= What to work on =
Return verbatim everything from the first line through the line that contains "# The origin", and stop there.

>> begin Dataset section

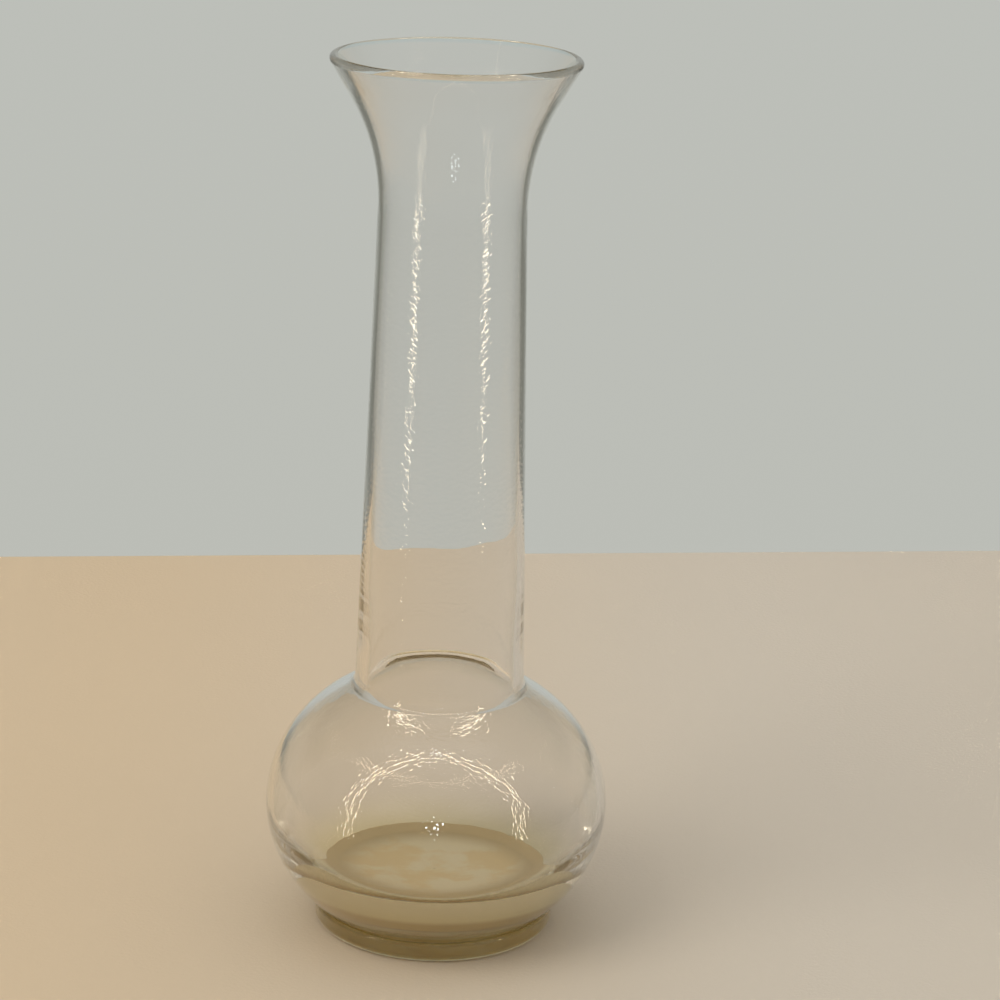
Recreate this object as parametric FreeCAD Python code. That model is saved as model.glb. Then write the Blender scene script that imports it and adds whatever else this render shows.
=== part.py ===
import FreeCAD, Part
import math
import os
from FreeCAD import Vector

# Hyacinth forcing vase in clear glass: foot, water reservoir, long neck, flared bulb cup and rounded rim.
# It is one blown vessel, turned about +Z, and each zone of the glass is a solid of its own.
# The zones meet face to face, and the outline and the bore run on smoothly from one to the next.
# The origin is the middle of the ring that the vase stands on. Lengths are millimetres, angles degrees.

# Foot, with a groove between it and the reservoir
foot_radius = 29.8
foot_height = 5.2
foot_lower_rounding = 2.3
foot_upper_rounding = 0.9
groove_depth = 1.0
standing_ring_width = 3.5
push_up_height = 2.2

# Reservoir: an oval outside, and inside a hollow that is flatter below its widest level than above it
reservoir_radius = 42.2
reservoir_half_height = 35.3
reservoir_wall = 1.8
shoulder_wall = 2.1
bottom_wall = 9.9
floor_radius = 25.5
floor_rounding = 2.5
shoulder_rounding = 2.5
throat_rounding = 3.0

# Neck: its wall thickens downwards, to a collar of thicker glass inside its lower end
throat_radius = 17.3
neck_taper_angle = 1.5
neck_wall = 1.25
neck_lower_wall = 2.0
collar_wall = 2.65
collar_length = 6.5
collar_fade_length = 15.0
collar_rounding = 80.0

# Bulb cup and rim
overall_height = 216.0
rim_radius = 29.5
rim_bead_radius = 1.15
cup_angle = 30.3
cup_thickening_angle = 1.6
flare_rounding = 50.0
joint_clearance = 2.0

# A rounding takes at most this share of the shorter stretch beside it
rounding_share = 0.95


def at(radius, height):
    return Vector(radius, 0, height)


def line(start, end):
    return Part.LineSegment(start, end).toShape()


def arc(start, middle, end):
    return Part.Arc(start, middle, end).toShape()


def slope_of(angle):
    return math.tan(math.radians(angle))


def crossing(point, slope, other_point, other_slope):
    """Where two lines meet, each given by a point and by how fast its radius grows with height."""
    gap = point.x - slope * point.z - other_point.x + other_slope * other_point.z
    height = gap / (other_slope - slope)
    return at(point.x + slope * (height - point.z), height)


def oval_drop(radius, half_height, level_radius):
    """How far under or over its widest level an oval has shrunk to a radius."""
    return half_height * math.sqrt(1 - (level_radius / radius) ** 2)


def oval_arc(radius, half_height, start_rise, end_rise):
    """The stretch of an upright oval round the axis between two heights over its widest level."""
    middle = reservoir_centre_height
    side, far_side, top = at(radius, middle), at(-radius, middle), at(0, middle + half_height)
    if radius >= half_height:
        oval, turn = Part.Ellipse(side, top, at(0, middle)), 0
    else:
        oval, turn = Part.Ellipse(top, far_side, at(0, middle)), math.pi / 2
    start, end = (math.asin(rise / half_height) - turn for rise in (start_rise, end_rise))
    return Part.ArcOfEllipse(oval, start, end).toShape()


def oval_rise_on_line(radius, half_height, point, slope):
    """How high over its widest level an oval meets a line that runs down to it from above."""
    start = point.x - slope * (point.z - reservoir_centre_height)
    square = (slope / radius) ** 2 + 1 / half_height ** 2
    linear = start * slope / radius ** 2
    rest = (start / radius) ** 2 - 1
    return (math.sqrt(linear ** 2 - square * rest) - linear) / square


def rounded(edges, roundings):
    """Joins edges end to end, with a tangent arc of the given radius at each corner."""
    side_plane = Part.Plane(Vector(0, 0, 0), Vector(0, -1, 0))
    done = [edges[0]]
    for after, radius in zip(edges[1:], roundings):
        before = done.pop()
        corner = before.valueAt(before.LastParameter)
        turn = before.tangentAt(before.LastParameter).getAngle(after.tangentAt(after.FirstParameter))
        room = rounding_share * min(before.Length, after.Length) / math.tan(turn / 2)
        fillet = Part.ChFi2d.FilletAPI()
        fillet.init(Part.Wire([before, after]), side_plane)
        fillet.perform(min(radius, room))
        bend, before, after = fillet.result(corner, -1)
        done += [before, bend, after]
    return done


def turned(edges):
    """The solid that a closed outline sweeps round the vase's axis."""
    face = Part.Face(Part.Wire(Part.sortEdges(edges)[0]))
    return face.revolve(Vector(0, 0, 0), Vector(0, 0, 1), 360)


# Rim: the round edge, and where the cup's two surfaces run into it
neck_slope = -slope_of(neck_taper_angle)
cup_slope = slope_of(cup_angle)
cup_inner_slope = slope_of(cup_angle + cup_thickening_angle)
bead_centre = at(rim_radius - rim_bead_radius, overall_height - rim_bead_radius)


def on_bead(angle):
    turn = math.radians(angle)
    return bead_centre + at(rim_bead_radius * math.cos(turn), rim_bead_radius * math.sin(turn))


lip_outside = on_bead(-cup_angle)
lip_inside = on_bead(180 - cup_angle - cup_thickening_angle)
lip_top = on_bead(90 - cup_angle)

# Neck: its straight outside would meet the cup's straight outside at the throat
throat = at(throat_radius, lip_outside.z - (lip_outside.x - throat_radius) / cup_slope)
flare_reach = flare_rounding * math.tan(math.radians(cup_angle + neck_taper_angle) / 2)
neck_top_height = throat.z - flare_reach - joint_clearance


def neck_outside(height):
    return at(throat.x + neck_slope * (height - throat.z), height)


def neck_inside(height, wall):
    return neck_outside(height) - at(wall, 0)


# Reservoir: it stands on the groove over the foot, and its oval runs up into the neck
groove_radius = foot_radius - groove_depth
groove_drop = oval_drop(reservoir_radius, reservoir_half_height, groove_radius)
reservoir_centre_height = foot_height + groove_drop
shoulder_rise = oval_rise_on_line(reservoir_radius, reservoir_half_height, throat, neck_slope)
shoulder_height = reservoir_centre_height + shoulder_rise
neck_base_height = shoulder_height + throat_rounding

# Bore: a straight taper from over the collar up into the cup
collar_top = neck_base_height + collar_length
fade_top = collar_top + collar_fade_length
bore_top, bore_bottom = neck_inside(neck_top_height, neck_wall), neck_inside(fade_top, neck_lower_wall)
bore_slope = (bore_top.x - bore_bottom.x) / (bore_top.z - bore_bottom.z)


def make_foot():
    """Solid disc with a rounded edge, which stands on a flat ring round a shallow push-up."""
    ring_outside = foot_radius - foot_lower_rounding
    ring_inside = ring_outside - standing_ring_width
    corner, top_corner = at(foot_radius, 0), at(foot_radius, foot_height)
    outside = rounded(
        [line(at(ring_inside, 0), corner), line(corner, top_corner), line(top_corner, at(0, foot_height))],
        [foot_lower_rounding, foot_upper_rounding],
    )
    dome_radius = (ring_inside**2 + push_up_height**2) / (2 * push_up_height)
    half_turn = math.asin(ring_inside / dome_radius) / 2
    dome_middle = at(dome_radius * math.sin(half_turn), push_up_height - dome_radius * (1 - math.cos(half_turn)))
    push_up = arc(at(0, push_up_height), dome_middle, at(ring_inside, 0))
    return turned(outside + [push_up, line(at(0, push_up_height), at(0, foot_height))])


def make_reservoir():
    """Round bowl with a thick flat floor, from the groove over the foot up into the start of the neck."""
    neck_end = neck_outside(neck_base_height)
    outside = rounded(
        [
            oval_arc(reservoir_radius, reservoir_half_height, -groove_drop, shoulder_rise),
            line(neck_outside(shoulder_height), neck_end),
        ],
        [shoulder_rounding],
    )
    hollow_radius = reservoir_radius - reservoir_wall
    upper_half_height = reservoir_half_height - shoulder_wall
    lower_half_height = reservoir_half_height - bottom_wall
    floor_drop = oval_drop(hollow_radius, lower_half_height, floor_radius)
    floor_height = reservoir_centre_height - floor_drop
    bore_end = neck_inside(neck_base_height, collar_wall)
    throat_rise = oval_rise_on_line(hollow_radius, upper_half_height, bore_end, neck_slope)
    throat_start = neck_inside(reservoir_centre_height + throat_rise, collar_wall)
    lower_inside = rounded(
        [
            line(at(0, floor_height), at(floor_radius, floor_height)),
            oval_arc(hollow_radius, lower_half_height, -floor_drop, 0),
        ],
        [floor_rounding],
    )
    upper_inside = rounded(
        [oval_arc(hollow_radius, upper_half_height, 0, throat_rise), line(throat_start, bore_end)],
        [throat_rounding],
    )
    ends = [
        line(at(0, floor_height), at(0, foot_height)),
        line(at(0, foot_height), at(groove_radius, foot_height)),
        line(neck_end, bore_end),
    ]
    return turned(outside + lower_inside + upper_inside + ends)


def make_neck():
    """Tapering tube, whose wall thickens downwards, to a collar inside its lower end."""
    bore = [
        neck_inside(neck_base_height, collar_wall),
        neck_inside(collar_top, collar_wall),
        bore_bottom,
        bore_top,
    ]
    inside = rounded([line(low, high) for low, high in zip(bore, bore[1:])], [collar_rounding] * 2)
    base, top = neck_outside(neck_base_height), neck_outside(neck_top_height)
    return turned([line(base, top)] + inside + [line(base, bore[0]), line(top, bore[-1])])


def make_bulb_cup():
    """Flared mouth whose wall thickens a little towards the rim."""
    base, bore = neck_outside(neck_top_height), bore_top
    inner_throat = crossing(bore, bore_slope, lip_inside, cup_inner_slope)
    outside = rounded([line(base, throat), line(throat, lip_outside)], [flare_rounding])
    inside = rounded([line(bore, inner_throat), line(inner_throat, lip_inside)], [flare_rounding + neck_wall])
    return turned(outside + inside + [line(base, bore), line(lip_outside, lip_inside)])


def make_rim_bead():
    """Round edge of the mouth, which runs smoothly into both sides of the cup."""
    return turned([arc(lip_outside, lip_top, lip_inside), line(lip_inside, lip_outside)])


pieces = {
    "foot": make_foot(),
    "reservoir": make_reservoir(),
    "neck": make_neck(),
    "bulb_cup": make_bulb_cup(),
    "rim_bead": make_rim_bead(),
}

os.makedirs("parts", exist_ok=True)
for name, solid in pieces.items():
    solid.exportStep("parts/" + name + ".step")
    box = solid.BoundBox
    print(
        f"{name}: valid {solid.isValid()}, solids {len(solid.Solids)}, volume {solid.Volume:.0f} mm3,"
        f" radius {box.XMax:.2f}, height {box.ZMin:.2f} to {box.ZMax:.2f}"
    )
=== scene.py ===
import math

import bpy
import numpy as np
from mathutils import Matrix, Vector


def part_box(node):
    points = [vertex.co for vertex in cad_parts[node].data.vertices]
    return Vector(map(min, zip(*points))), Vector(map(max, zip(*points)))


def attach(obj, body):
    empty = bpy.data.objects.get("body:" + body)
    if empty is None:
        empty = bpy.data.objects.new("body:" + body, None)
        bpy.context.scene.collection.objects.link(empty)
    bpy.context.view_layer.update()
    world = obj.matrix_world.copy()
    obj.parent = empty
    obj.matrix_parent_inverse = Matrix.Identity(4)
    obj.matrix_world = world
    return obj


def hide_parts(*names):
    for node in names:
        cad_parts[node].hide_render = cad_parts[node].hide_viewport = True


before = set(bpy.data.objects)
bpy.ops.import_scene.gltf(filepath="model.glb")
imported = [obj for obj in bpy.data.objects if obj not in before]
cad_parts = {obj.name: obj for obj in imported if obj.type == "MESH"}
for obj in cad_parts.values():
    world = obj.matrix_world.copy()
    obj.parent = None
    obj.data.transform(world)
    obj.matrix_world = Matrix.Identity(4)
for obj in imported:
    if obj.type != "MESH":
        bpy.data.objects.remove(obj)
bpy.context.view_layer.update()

# Hyacinth forcing vase in clear blown glass, on a pale cloth-coloured floor before a pale backdrop.
# The vessel is turned about Z. Its five zones are closed pieces of their own, which meet on level joints
# inside the glass. Lengths are metres, angles degrees, and a (radius, height) pair is a point of an outline.

MM = 0.001

# Joints between the zones, from the frame
FOOT_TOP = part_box("foot")[1].z
RESERVOIR_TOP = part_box("reservoir")[1].z
NECK_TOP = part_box("neck")[1].z
VASE_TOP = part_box("rim_bead")[1].z

# Foot
FOOT_RADIUS = 29.8 * MM
FOOT_LOWER_ROUNDING = 2.3 * MM
FOOT_UPPER_ROUNDING = 0.9 * MM
GROOVE_RADIUS = 28.8 * MM
STANDING_RING_WIDTH = 3.5 * MM
PUSH_UP_HEIGHT = 2.2 * MM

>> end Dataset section

= Solution to this exercise =
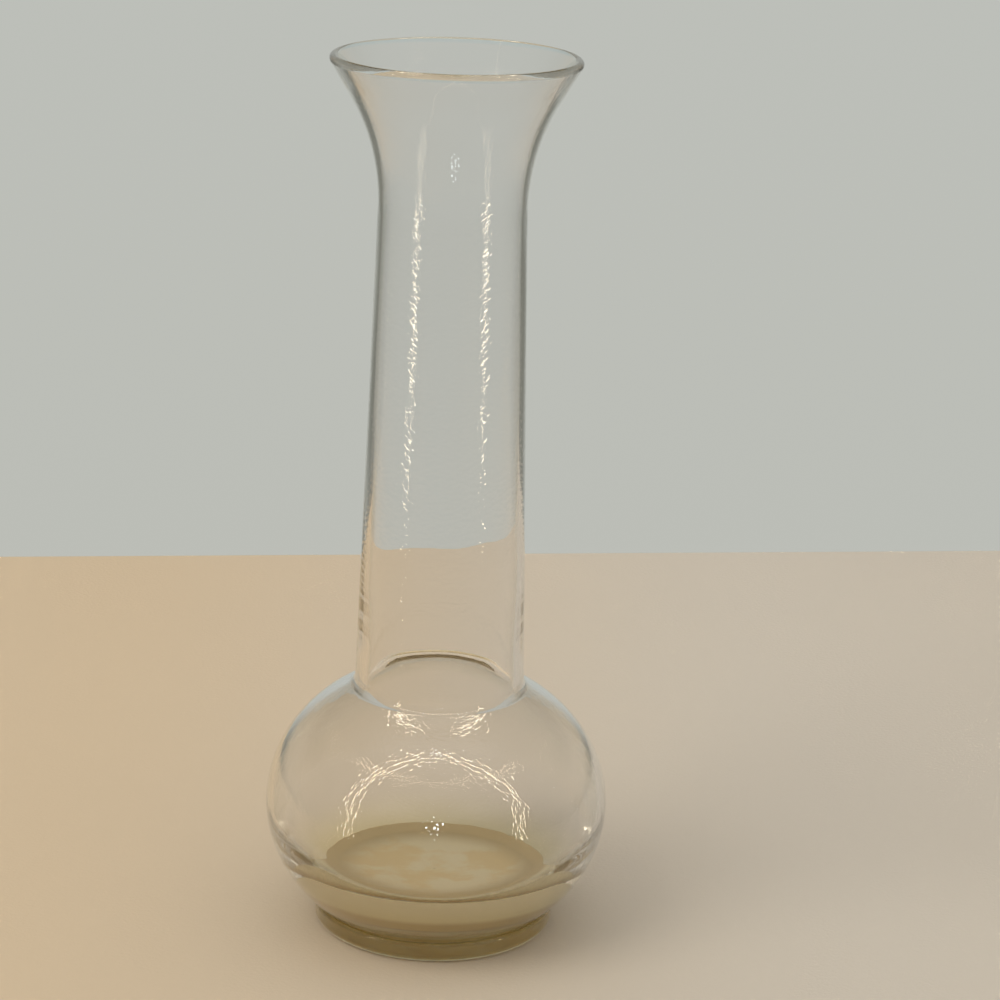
Recreate this object as parametric FreeCAD Python code. That model is saved as model.glb. Then write the Blender scene script that imports it and adds whatever else this render shows.
=== part.py ===
import FreeCAD, Part
import math
import os
from FreeCAD import Vector

# Hyacinth forcing vase in clear glass: foot, water reservoir, long neck, flared bulb cup and rounded rim.
# It is one blown vessel, turned about +Z, and each zone of the glass is a solid of its own.
# The zones meet face to face, and the outline and the bore run on smoothly from one to the next.
# The origin is the middle of the ring that the vase stands on. Lengths are millimetres, angles degrees.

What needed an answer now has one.